== Source excerpt
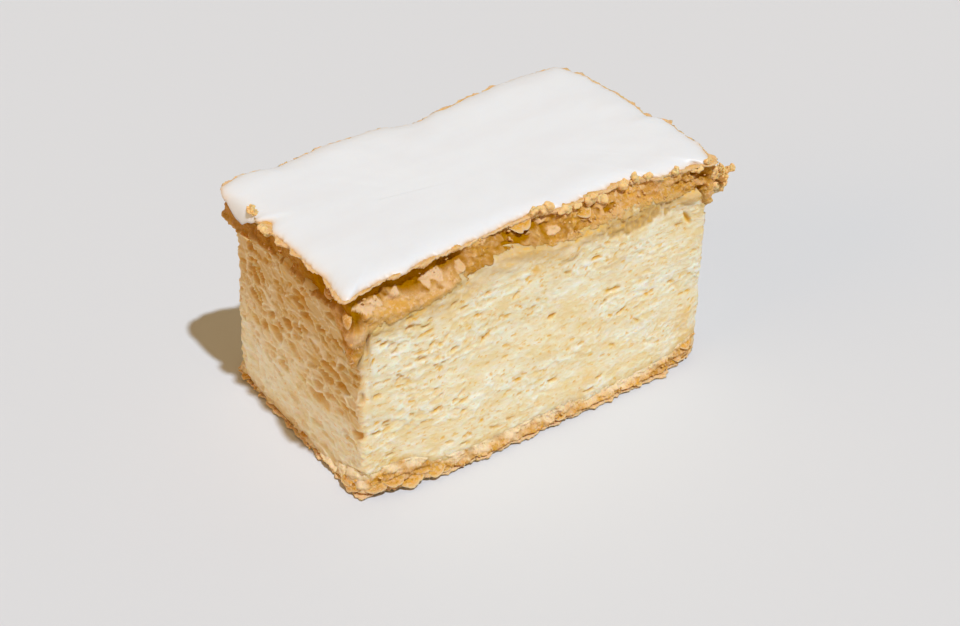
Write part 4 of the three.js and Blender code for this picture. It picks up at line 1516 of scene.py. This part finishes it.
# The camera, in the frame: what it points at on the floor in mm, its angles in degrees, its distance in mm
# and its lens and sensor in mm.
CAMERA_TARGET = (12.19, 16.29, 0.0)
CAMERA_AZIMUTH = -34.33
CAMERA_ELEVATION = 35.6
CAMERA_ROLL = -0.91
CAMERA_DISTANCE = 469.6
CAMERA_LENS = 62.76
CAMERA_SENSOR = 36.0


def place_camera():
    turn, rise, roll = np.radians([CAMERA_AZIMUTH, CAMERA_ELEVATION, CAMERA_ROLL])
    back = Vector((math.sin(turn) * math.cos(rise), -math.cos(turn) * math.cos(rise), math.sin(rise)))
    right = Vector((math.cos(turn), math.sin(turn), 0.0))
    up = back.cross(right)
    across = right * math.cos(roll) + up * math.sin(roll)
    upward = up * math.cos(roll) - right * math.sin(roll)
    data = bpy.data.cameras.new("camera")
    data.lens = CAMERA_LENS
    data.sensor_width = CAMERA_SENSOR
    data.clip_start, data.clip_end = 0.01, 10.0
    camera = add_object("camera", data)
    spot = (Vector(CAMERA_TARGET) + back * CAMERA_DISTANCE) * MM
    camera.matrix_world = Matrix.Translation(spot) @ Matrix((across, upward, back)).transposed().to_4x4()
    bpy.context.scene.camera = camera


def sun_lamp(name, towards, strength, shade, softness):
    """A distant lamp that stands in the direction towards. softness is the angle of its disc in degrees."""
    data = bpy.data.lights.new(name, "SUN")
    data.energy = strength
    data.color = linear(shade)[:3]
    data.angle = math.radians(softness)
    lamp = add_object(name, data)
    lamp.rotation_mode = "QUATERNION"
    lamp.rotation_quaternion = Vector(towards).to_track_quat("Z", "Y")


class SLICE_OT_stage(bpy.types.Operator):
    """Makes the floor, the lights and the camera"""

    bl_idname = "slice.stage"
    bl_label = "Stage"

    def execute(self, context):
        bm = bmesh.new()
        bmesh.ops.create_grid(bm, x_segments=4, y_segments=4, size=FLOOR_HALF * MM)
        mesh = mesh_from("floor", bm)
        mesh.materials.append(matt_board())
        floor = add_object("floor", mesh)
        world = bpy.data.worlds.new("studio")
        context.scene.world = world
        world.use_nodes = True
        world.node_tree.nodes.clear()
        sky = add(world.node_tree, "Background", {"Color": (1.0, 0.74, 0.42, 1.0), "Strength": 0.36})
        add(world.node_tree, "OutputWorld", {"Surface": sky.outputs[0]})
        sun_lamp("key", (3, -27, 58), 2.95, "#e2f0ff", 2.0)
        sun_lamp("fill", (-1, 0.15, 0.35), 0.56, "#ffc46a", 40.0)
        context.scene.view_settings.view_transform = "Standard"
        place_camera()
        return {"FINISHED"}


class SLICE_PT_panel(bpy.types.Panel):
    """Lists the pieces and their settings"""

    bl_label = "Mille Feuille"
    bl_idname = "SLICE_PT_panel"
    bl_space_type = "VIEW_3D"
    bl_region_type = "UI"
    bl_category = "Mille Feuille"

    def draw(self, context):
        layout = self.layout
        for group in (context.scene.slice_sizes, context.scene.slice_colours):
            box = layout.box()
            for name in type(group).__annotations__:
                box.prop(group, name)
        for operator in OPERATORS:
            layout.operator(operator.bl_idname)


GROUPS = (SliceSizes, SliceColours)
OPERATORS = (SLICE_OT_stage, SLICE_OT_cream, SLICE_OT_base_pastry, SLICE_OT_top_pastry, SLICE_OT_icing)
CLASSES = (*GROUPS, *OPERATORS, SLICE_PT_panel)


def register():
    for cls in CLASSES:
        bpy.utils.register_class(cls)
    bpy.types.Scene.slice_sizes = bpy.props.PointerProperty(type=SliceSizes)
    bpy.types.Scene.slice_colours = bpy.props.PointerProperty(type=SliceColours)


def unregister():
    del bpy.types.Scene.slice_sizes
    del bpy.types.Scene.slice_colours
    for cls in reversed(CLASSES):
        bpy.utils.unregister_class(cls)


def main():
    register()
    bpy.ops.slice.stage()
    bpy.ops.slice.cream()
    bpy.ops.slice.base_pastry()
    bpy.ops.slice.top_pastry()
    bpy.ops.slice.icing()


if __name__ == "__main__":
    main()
====
• Problem statement: Only the lines from the top of the data through the line that contains "bpy.context.scene.camera = camera" should be quoted, exactly as they stand.

• The answer:
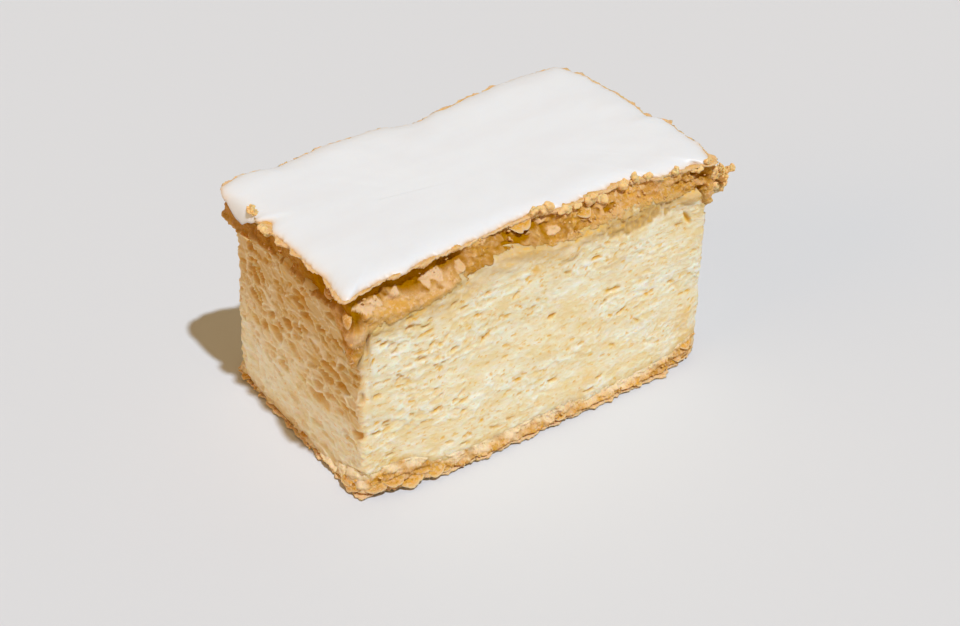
Write part 4 of the three.js and Blender code for this picture. It picks up at line 1516 of scene.py. This part finishes it.
# The camera, in the frame: what it points at on the floor in mm, its angles in degrees, its distance in mm
# and its lens and sensor in mm.
CAMERA_TARGET = (12.19, 16.29, 0.0)
CAMERA_AZIMUTH = -34.33
CAMERA_ELEVATION = 35.6
CAMERA_ROLL = -0.91
CAMERA_DISTANCE = 469.6
CAMERA_LENS = 62.76
CAMERA_SENSOR = 36.0


def place_camera():
    turn, rise, roll = np.radians([CAMERA_AZIMUTH, CAMERA_ELEVATION, CAMERA_ROLL])
    back = Vector((math.sin(turn) * math.cos(rise), -math.cos(turn) * math.cos(rise), math.sin(rise)))
    right = Vector((math.cos(turn), math.sin(turn), 0.0))
    up = back.cross(right)
    across = right * math.cos(roll) + up * math.sin(roll)
    upward = up * math.cos(roll) - right * math.sin(roll)
    data = bpy.data.cameras.new("camera")
    data.lens = CAMERA_LENS
    data.sensor_width = CAMERA_SENSOR
    data.clip_start, data.clip_end = 0.01, 10.0
    camera = add_object("camera", data)
    spot = (Vector(CAMERA_TARGET) + back * CAMERA_DISTANCE) * MM
    camera.matrix_world = Matrix.Translation(spot) @ Matrix((across, upward, back)).transposed().to_4x4()
    bpy.context.scene.camera = camera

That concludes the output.